I have a personal distaste for absolutism, both in the religious and scientific senses.

Granted, I accept that my religious arguments fall under the realm of philosophy and that my scientific arguments fall under the notion of science. As such, I accept that, in the larger notions of society, that science should and must take precedence. Otherwise, we start creating baseless arguments around subjective notions of "good and evil" and categorizing everything based on respective likes and dislikes, justifying these classifications on some unprovable notion that Satan spends all his time rewriting history.
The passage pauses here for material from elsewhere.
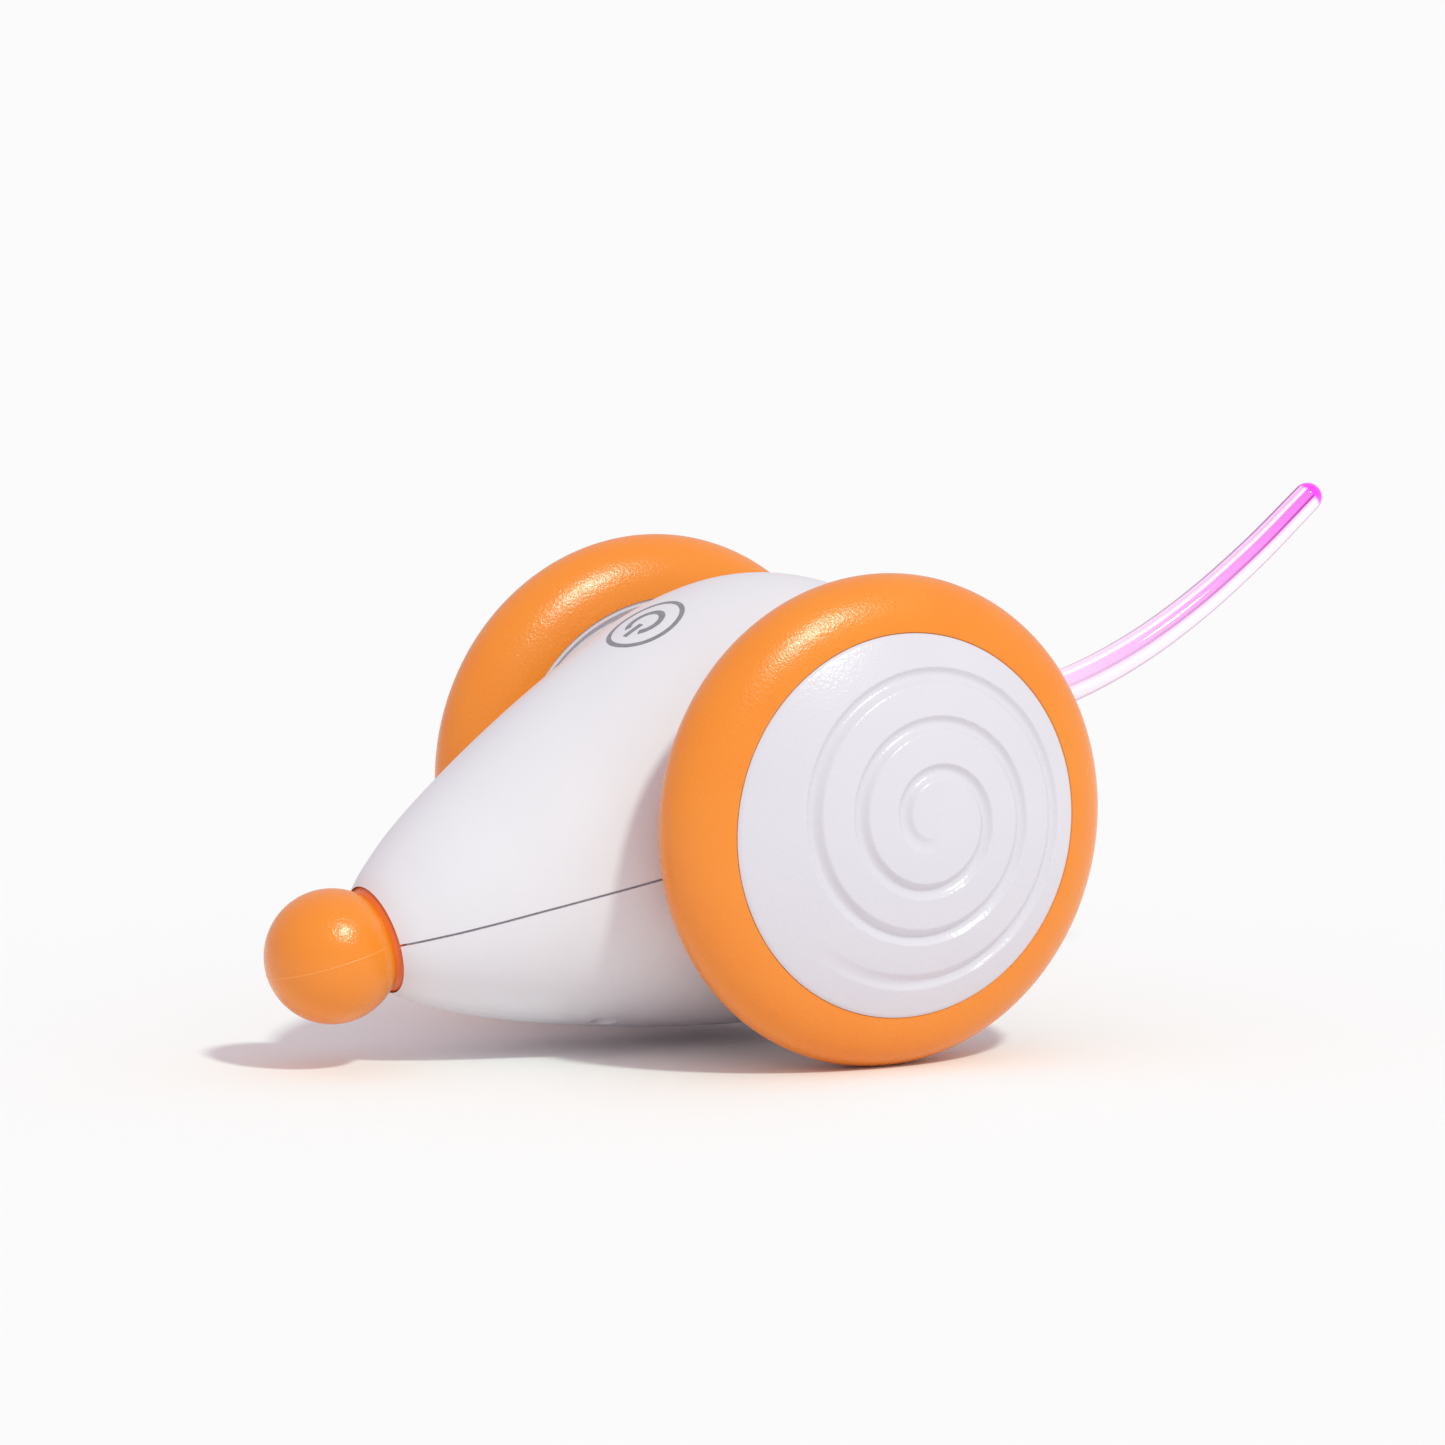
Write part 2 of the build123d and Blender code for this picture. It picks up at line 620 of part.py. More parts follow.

So from that POV, I'm not about to say that NDEs will ever be scientifically proven. From a philosophical POV, however, I will continue to find it interesting, because, even with the most optimistic views of science, it is a given that there is much of our universe that we will probably never be able to understand, be it theoretical quantum physics that hypothesize an unobservable dimension or the fact that our presence in the Milky Way means that most of our view of the galaxy will likely remain obscured, since we cannot view our own backyard from a comfortable distance.
 
I agree that we will never attain ultimate truth or facts but as a progressive system of knowledge science can continue to get closer to it. It is a philosophy but one grounded in empiricism and materialism.

I think that NDEs fall under testable, since we are bringing more people back from the brink our ammounts of data can only increase, perhaps one day we may be able to simulate that experience; this all falls under the broader developments in neuroscience that are peeling back to get a scientific theory of conciousness and mind, one that will have implications for how we view experiences.
 
A_Wanderer said:
I think that NDEs fall under testable, since we are bringing more people back from the brink our ammounts of data can only increase, perhaps one day we may be able to simulate that experience; this all falls under the broader developments in neuroscience that are peeling back to get a scientific theory of conciousness and mind, one that will have implications for how we view experiences.

Science has done a good job of explaining the "how" in this issue, but not in the "why." It doesn't seem all that logical, to me, that we have a sector of the brain dedicated to simulating an afterlife. Why not dream about nonsense or sex like a lot of people do the rest of the time? It is not as if we constantly and consistently dream about the afterlife in such vivid details while we sleep. It's this logical, philosophical question that I have, for the most part.
 
For that we need a better understanding of what conciousness is, in the absence of that we are left to speculation and can't frame the knowledge properly - conciousness itself may be an evolutionary spandrel, there need not be a specific evolutionary cause to be for this effect rather it is a concequence of some other function. I don't see NDEs as simulating an afterlife, I do see that conclusion as how the individuals percieve or later recount their experience. The processes going on as the brain is deprived of oxygen is a bit different than the sleep.